Notably, there are no installation or configuration issues as barriers to learning. That’s quite unlike, say, the general experience of search engines leading to discussion forums leading to GitHub. Instead, with Oriole you run code from your browser, immediately hands-on. Change the code and re-run it. Learning alongside smart people who are solving hard problems, thought-by-thought, in context.

Tim O’Reilly had posed a question immediately after the demo of the new medium: Who are the most notable people working in Jupyter and video? At the time, Andrew and I looked at each other, then said “Peter Norvig” in unison. Tim sent Peter an email, and before long we had a camera crew packed into the car, headed to the Googleplex in Mountain View.

What we learned on that trip changed our view of what was possible. Peter stopped blogging in lieu of creating Jupyter notebooks. His enthusiasm was inspiring: about what this medium could accomplish for computer science education, also how video complemented the rich text and computable content, adding depth of context plus a human element.

Learning in context

When Tim O’Reilly and Dale Dougherty first began making books their idea was to recreate the experience of an expert friend looking over your shoulder and giving you exactly the guidance and help you needed. Somebody you could rely on to show what mattered about the technology. Recognizing that now people learn from many more sources than books, we wanted to bring that kind of experience back into an immersive learning experience online.

A few months after our visit to the Googleplex, we returned for an unconference called EdFoo. Top practitioners in education from all over the world convened at Google for one weekend. One of the sessions was led by Peter Novig, Fernando Perez, and Lorena Barba. Fernando is the creator of IPython, which evolved into Project Jupyter, while Lorena is one of the most notable professors leveraging Jupyter for teaching. The week prior, groundbreaking physics research to discover gravitational waves had been announced, published as a Jupyter notebook. The room was abuzz. The session built upon that, complemented by Peter’s insights and examples.

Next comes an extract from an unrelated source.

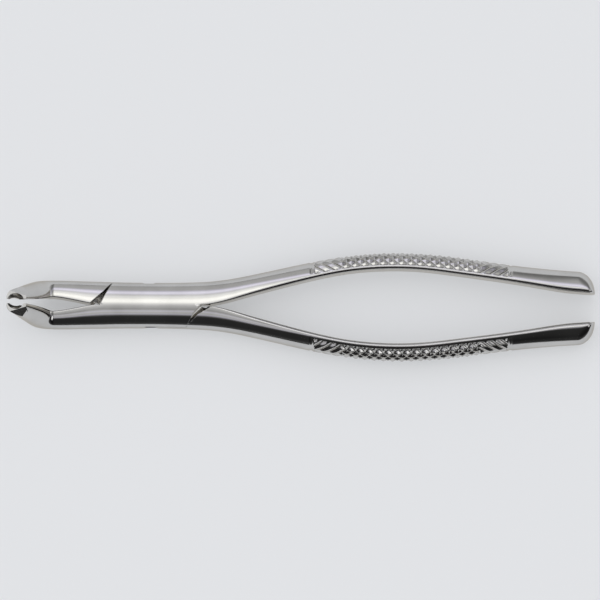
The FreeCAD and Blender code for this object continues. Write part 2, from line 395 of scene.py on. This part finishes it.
def cone(low, high, low_radius, high_radius, segments=96):
    """A cutter cone between two points, radii in mm."""
    axis = high - low
    bm = bmesh.new()
    bmesh.ops.create_cone(
        bm, cap_ends=True, segments=segments, radius1=low_radius * MM,
        radius2=high_radius * MM, depth=axis.length,
    )
    turn = axis.to_track_quat("Z", "Y").to_matrix().to_4x4()
    bmesh.ops.transform(bm, matrix=Matrix.Translation((low + high) / 2) @ turn, verts=bm.verts)
    mesh = bpy.data.meshes.new("cone")
    bm.to_mesh(mesh)
    bm.free()
    piece = bpy.data.objects.new("cone", mesh)
    bpy.context.scene.collection.objects.link(piece)
    return piece


def half_space(point, normal, size=TALL):
    """A cutter box of a size in mm that lies beyond a plane."""
    bm = bmesh.new()
    bmesh.ops.create_cube(bm, size=size * MM)
    lift = Matrix.Translation((0, 0, size * MM / 2))
    turn = normal.to_track_quat("Z", "Y").to_matrix().to_4x4()
    bmesh.ops.transform(bm, matrix=Matrix.Translation(point) @ turn @ lift, verts=bm.verts)
    mesh = bpy.data.meshes.new("half_space")
    bm.to_mesh(mesh)
    bm.free()
    piece = bpy.data.objects.new("half_space", mesh)
    bpy.context.scene.collection.objects.link(piece)
    return piece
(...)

Listening to Fernando and Lorena describe their vision of Jupyter in education, one imagined the beautiful birdsong of Chiltota emerging.

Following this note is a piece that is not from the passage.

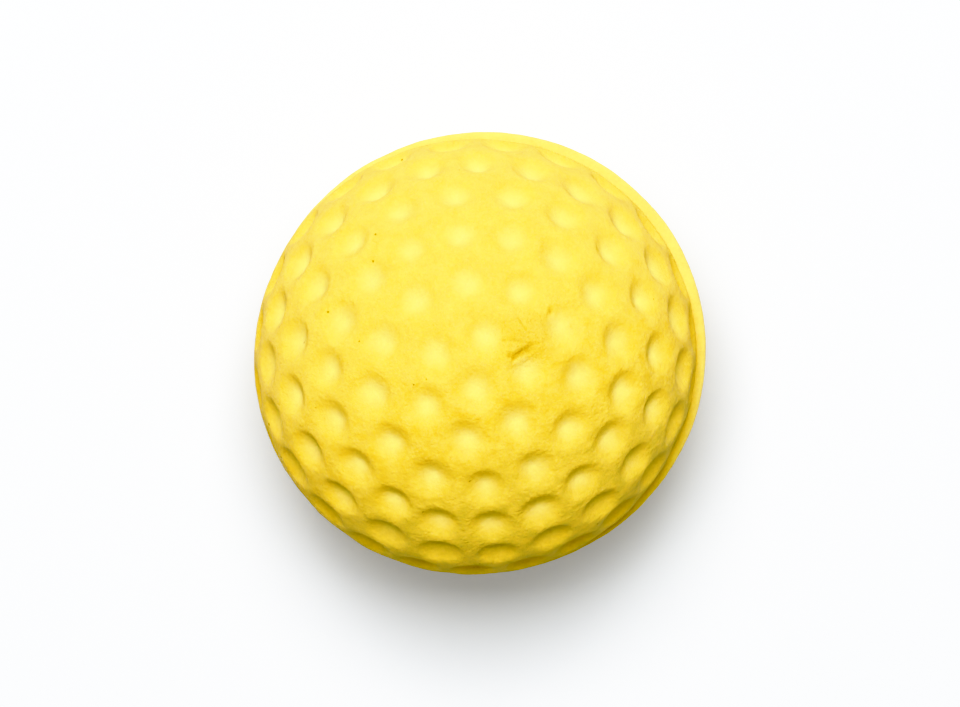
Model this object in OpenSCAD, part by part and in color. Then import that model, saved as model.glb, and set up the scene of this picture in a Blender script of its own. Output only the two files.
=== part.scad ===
// Practice golf ball, moulded from self-skinning polyurethane foam.
//
// Foam expands in a two-part mould. It cools into a dense skin against the cavity and
// stays soft and cellular inside. The skin takes the mould's dimples, in rings about each
// pole. A little foam creeps between the mould halves and sets as a thin raised flash
// round the equator. The upper mould half sits slightly off the lower one, so the flash
// stands out more on one side.
//
// Millimetres. The origin is the middle of the ball's extents, midway between the two
// skins. +Z runs out through the pole of the upper half, which is shifted along +X.

/* [Ball] */
// Diameter of the mould cavity, land to land
ball_d = 42; // [41:0.5:46]
// Thickness of the dense skin
skin_t = 1.6; // [1.3:0.1:3]

/* [Dimples] */
// Diameter of a dimple at its mouth
dimple_d = 3.8; // [2.8:0.1:3.8]
// Depth of a dimple below the lands
dimple_depth = 0.95; // [0.3:0.05:1.1]
// Angle from one ring of dimples to the next, measured from the pole
ring_step = 14.1; // [13.6:0.1:14.1]
// Turn of the lower half about the poles, which staggers its rows against the upper half
lower_turn = 7.5; // [0:0.5:15]

/* [Parting line] */
// Thickness of the flash, which is also the gap between the two skins
flash_t = 0.8; // [0.4:0.1:1.2]
// Distance that the flash stands out from the lower half's lands
flash_h = 0.35; // [0.2:0.05:1]
// Sideways shift of the upper mould half
mould_shift = 0.65; // [0:0.05:0.8]

/* [Hidden] */

// Dimples in each ring, from the pole to the last ring above the parting line
ring_counts = [1, 6, 12, 18, 20, 24, 24];
// Direction of each ring's first dimple, in degrees from +X
ring_starts = [0, 59.5, 14.5, 15.5, 4.5, 9, 2];

ball_r = ball_d / 2;
core_r = ball_r - skin_t;
half_gap = flash_t / 2;

// Middle of each half along X. The shifted upper half can stand out beyond the flash on
// one side, and the ball's extents stay centred on the origin.
lower_x = -max(mould_shift - flash_h, 0) / 2;
upper_x = lower_x + mould_shift;

// Each dimple is cut by a sphere that passes through the dimple's mouth and its floor
mouth_r = dimple_d / 2;
mouth_z = sqrt(pow(ball_r, 2) - pow(mouth_r, 2));
floor_z = ball_r - dimple_depth;
mouth_over_floor = mouth_z - floor_z;
dimple_tool_r = (pow(mouth_r, 2) + pow(mouth_over_floor, 2)) / (2 * mouth_over_floor);

skin_color = [0.98, 0.87, 0.30];
flash_color = [0.97, 0.84, 0.28];
foam_color = [0.99, 0.92, 0.45];

// Smoothness of the ball's spheres, and of the small spheres that cut the dimples
ball_fn = 144;
dimple_fn = 64;

// Half of a sphere, with its flat side on the XY plane
module dome(radius) {
    intersection() {
        sphere(r = radius, $fn = ball_fn);
        translate([-radius, -radius, 0])
            cube([2 * radius, 2 * radius, radius]);
    }
}

module dimple_cutter() {
    translate([0, 0, floor_z + dimple_tool_r])
        sphere(r = dimple_tool_r, $fn = dimple_fn);
}

// The rings of dimples about the +Z pole, turned by an angle
module dimple_cutters(turn) {
    for (ring = [0 : len(ring_counts) - 1]) {
        for (i = [0 : ring_counts[ring] - 1]) {
            rotate([0, ring * ring_step, turn + ring_starts[ring] + i * 360 / ring_counts[ring]])
                dimple_cutter();
        }
    }
}

// One half of the dimpled skin, standing on the XY plane
module half_skin(turn) {
    difference() {
        dome(ball_r);
        dome(core_r);
        dimple_cutters(turn);
    }
}

module foam_core() {
    color(foam_color)
        union() {
            translate([upper_x, 0, half_gap])
                dome(core_r);
            translate([lower_x, 0, -half_gap])
                cylinder(r = core_r, h = flash_t, $fn = ball_fn);
            translate([lower_x, 0, -half_gap])
                mirror([0, 0, 1])
                    dome(core_r);
        }
}

module upper_skin() {
    color(skin_color)
        translate([upper_x, 0, half_gap])
            half_skin(0);
}

module lower_skin() {
    color(skin_color)
        translate([lower_x, 0, -half_gap])
            mirror([0, 0, 1])
                half_skin(lower_turn);
}

// A flat ring with a full-round outer edge
module parting_flash() {
    rim_x = ball_r + flash_h - half_gap;
    color(flash_color)
        translate([lower_x, 0, 0])
            rotate_extrude($fn = ball_fn)
                union() {
                    translate([core_r, -half_gap])
                        square([rim_x - core_r, flash_t]);
                    translate([rim_x, 0])
                        circle(r = half_gap, $fn = 32);
                }
}

foam_core();
upper_skin();
lower_skin();
parting_flash();
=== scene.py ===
"""Looks for the moulded foam practice golf ball.

The dimpled skins, the parting flash and the foam core are built here in mesh code round the
CAD frame. Every size that the CAD knows is read from the frame. Lengths are in metres.
"""

import math
from itertools import product

import bpy
import numpy as np
from mathutils import Matrix, Vector


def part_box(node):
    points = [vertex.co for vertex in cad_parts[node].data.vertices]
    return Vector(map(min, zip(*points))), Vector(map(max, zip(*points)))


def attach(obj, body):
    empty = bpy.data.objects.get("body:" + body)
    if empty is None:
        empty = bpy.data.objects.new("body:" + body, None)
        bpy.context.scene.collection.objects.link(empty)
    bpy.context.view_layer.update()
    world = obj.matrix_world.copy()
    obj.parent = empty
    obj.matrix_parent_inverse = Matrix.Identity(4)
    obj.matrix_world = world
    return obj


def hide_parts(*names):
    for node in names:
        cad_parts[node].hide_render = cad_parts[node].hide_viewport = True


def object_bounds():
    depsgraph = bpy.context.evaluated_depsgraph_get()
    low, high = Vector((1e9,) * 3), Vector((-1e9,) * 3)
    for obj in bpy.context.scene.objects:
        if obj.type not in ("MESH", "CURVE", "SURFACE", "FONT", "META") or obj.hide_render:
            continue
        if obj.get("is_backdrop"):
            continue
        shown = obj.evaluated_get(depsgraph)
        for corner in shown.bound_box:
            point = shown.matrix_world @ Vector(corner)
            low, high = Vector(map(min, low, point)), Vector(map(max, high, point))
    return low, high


MM = 0.001

# The dimple pattern, as in the CAD: rings of dimples about each pole, and the angle in
# degrees of each ring's first dimple from +X.
RING_STEP = 14.1
RING_COUNTS = (1, 6, 12, 18, 20, 24, 24)
RING_STARTS = (0, 59.5, 14.5, 15.5, 4.5, 9, 2)
LOWER_TURN = 7.5

# A dimple's shape: a bowl that rises as a power of the distance from its middle, and a lip
# that is rounder where the softness is higher.
DIMPLE_RADIUS = 2.1 * MM
DIMPLE_DEPTH = 1.15 * MM
BOWL_POWER = 1.45
LIP_SOFTNESS = 0.22

# How much the dimples differ: in place across and along their ring, in radians, and in width
# and depth, as shares.
PLACE_SPREAD = (0.002, 0.004)
WIDTH_SPREAD = 0.03
DEPTH_SPREAD = 0.04

# Near the parting line, in degrees from the pole: the dimples are gone at the first angle and
# full at the second, and the skin's edge rolls in beyond EDGE_ROLL_FROM.
DIMPLE_FADE = (89.5, 85.5)
EDGE_ROLL_FROM = 88.6
EDGE_ROLL = 0.18 * MM

# The ball is slightly out of round across the poles: how much, and the way in degrees from +X.
OVAL = 0.16 * MM
OVAL_WAY = 9

# Torn spots on the upper half. Each runs between two directions, given in degrees from +Z
# and from +X, and has a half width and a depth.
TEARS = (
    ((12.8, 198.5), (17.6, 195.5), 0.34 * MM, 0.26 * MM),
    ((14.6, 220.5), (19.9, 195.2), 0.16 * MM, 0.08 * MM),
    ((21.3, 218.8), (19.9, 206.7), 0.16 * MM, 0.09 * MM),
    ((28.0, 203.8), (28.6, 204.6), 0.26 * MM, 0.25 * MM),
    ((12.0, 204.0), (12.6, 206.0), 0.2 * MM, 0.2 * MM),
    ((31.0, 190.8), (31.3, 191.2), 0.18 * MM, 0.2 * MM),
)

# Where the upper half is scuffed, and where it is worn: a direction and a reach. The worn
# patch loses a share of its dimples' depth.
SCUFF = (18, 203.5)
SCUFF_RADIUS = 3 * MM
WORN = (37, 270)
WORN_RADIUS = 8 * MM
WORN_SHARE = 0.35

# Painted shade on the side of the ball turned away from the light, as a direction: it sets in
# as a surface turns to that side. The cosines of the angle between them where the painted
# shade starts and where it is complete.
SHADED_SIDE = (82, 92)
SHADED_SIDE_REACH = (-0.1, 0.7)

# Light in and light out of the camera's response.
TONE_CURVE = (
    (0, 0), (0.1, 0.004), (0.13, 0.022), (0.16, 0.07), (0.2, 0.135), (0.26, 0.2), (0.4, 0.335),
    (0.6, 0.545), (0.8, 0.745), (0.95, 0.86), (1.1, 0.94), (1.3, 0.99), (1.6, 1.0),
)

# The table: its colour to the camera, its colour to the light that it throws back, and a
# faint glow that only the camera sees, which lightens the shadow.
TABLE_COLOUR = (0.88, 0.915, 0.96, 1)
TABLE_BOUNCE = (0.7, 0.75, 0.82, 1)
TABLE_GLOW = 0.13
TABLE_REACH = 1.5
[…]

Create more value than you capture

Then we demonstrated Oriole, based on Peter’s work. Check it out: Regex golf with Peter Norvig.

Figure 1. Peter Norvig presents Regex golf.

True to form, Peter responded by sending us a bug report. We sent a couple back. Game on! Meanwhile, a question came up during the session: “When will you make this open source?” Short answer: check out an open source project called Thebe, named after a moon of Jupiter. It’s the basis for this medium, for using Jupyter as middleware.

A longer answer provides key insights: what you’re seeing in this new medium represents a mix of authors sharing their expertise, plus editorial curation, expert design, arguably some interesting DevOps practice. Let’s say roughly 20% of that is technology, built on open source projects. The other 80% is made by people, none of whom are going to be checked into GitHub anytime soon.

No sleep till Brooklyn

Deep within a Maker space called Brooklyn Research, a team of people expert in both interactive design and development were busy innovating on UX design. That team created this medium; many thanks to Rune Madsen, Zach Schwartz, Fred Chasen, Martin Bravo, et al. Many thanks also to our video studio led by Kirk Walter, our screencast studio led by Mike Morton, most especially to our product engineering team and ops team, and many other wonderful people throughout O’Reilly and our network of talented innovators.

Now we’re deeply interested to see how people use this medium: the makers, the learners, and the doers.